The Latent Diffusion Model approach. An encoder maps high-resolution images to a latent space. The diffusion/denoising process occurs entirely within this computationally cheaper latent space. A decoder then maps the generated latent code back to the high-resolution pixel space.

By performing the iterative denoising in a space potentially 4x, 8x, or even 16x smaller in spatial dimensions than the pixel space, LDMs drastically reduce the computational requirements, making diffusion feasible for megapixel image generation on consumer hardware. The quality of the autoencoder is significant; it must capture perceptually relevant information in the latent space for high-quality final outputs.

Combining Strategies

Often, state-of-the-art results are achieved by combining these strategies. For instance:

• Using a StyleGAN-like generator architecture within a cascaded refinement framework.
• Employing latent diffusion for generating a base resolution (e.g., 256x256 or 512x512) and then using separate diffusion-based or GAN-based upsamplers for further refinement to 1024x1024 or beyond.
• Conditioning high-resolution models (cascaded, LDM) on outputs from other models, such as text embeddings (covered in the next section).

Computational Reality

Regardless of the strategy, generating high-resolution images remains computationally intensive.
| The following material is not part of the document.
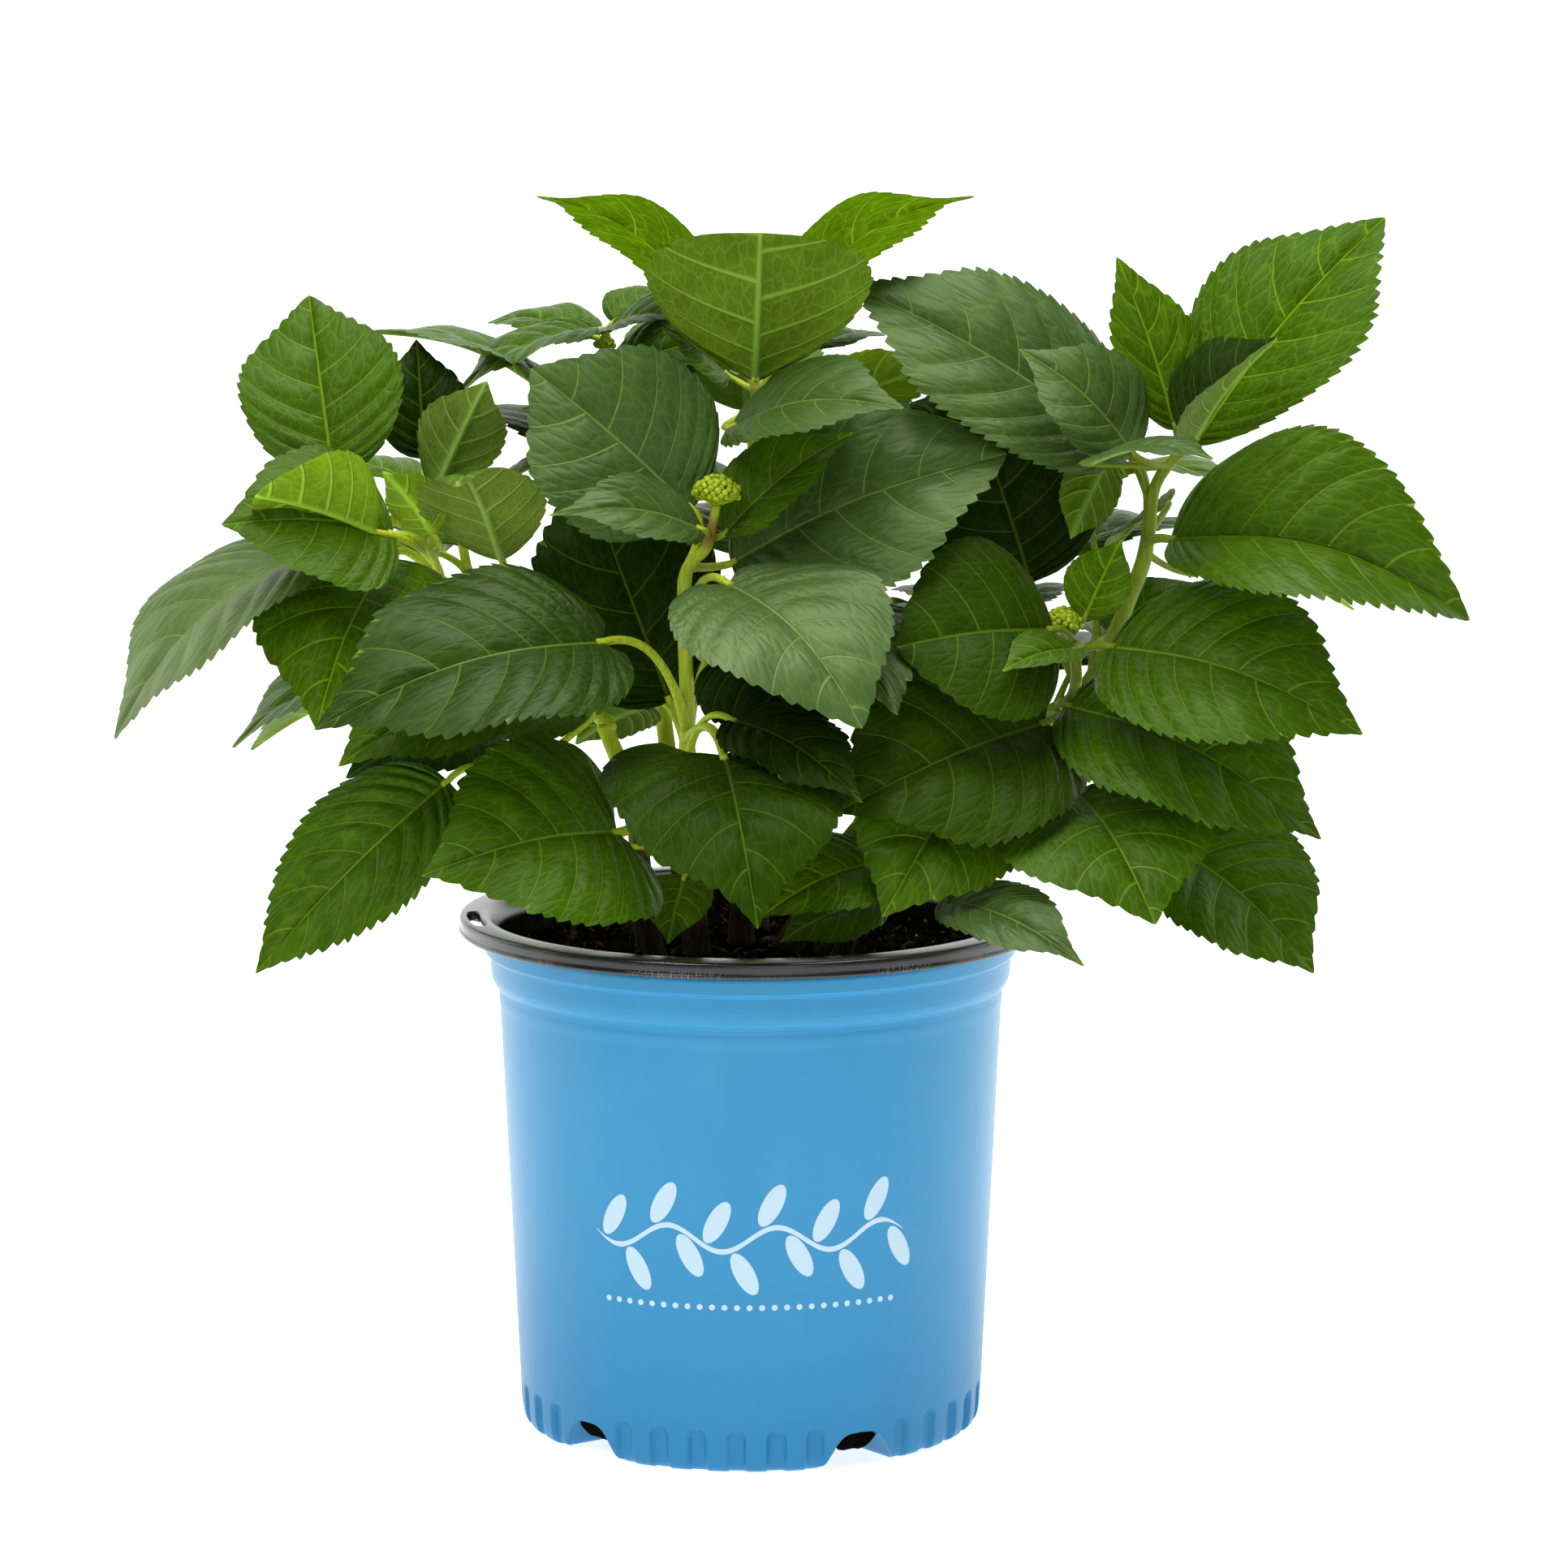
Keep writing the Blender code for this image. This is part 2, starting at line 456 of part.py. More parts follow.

Training these models often requires multi-GPU setups, significant memory (both system and GPU VRAM), and considerable training time (days or weeks). Techniques like gradient accumulation, mixed-precision training, and potentially model parallelism become essential tools for practitioners working at the cutting edge of high-resolution synthesis. Evaluating the outputs also requires careful consideration, as metrics like FID might saturate or behave differently at very high resolutions compared to lower ones, placing more emphasis on qualitative assessment and specialized metrics.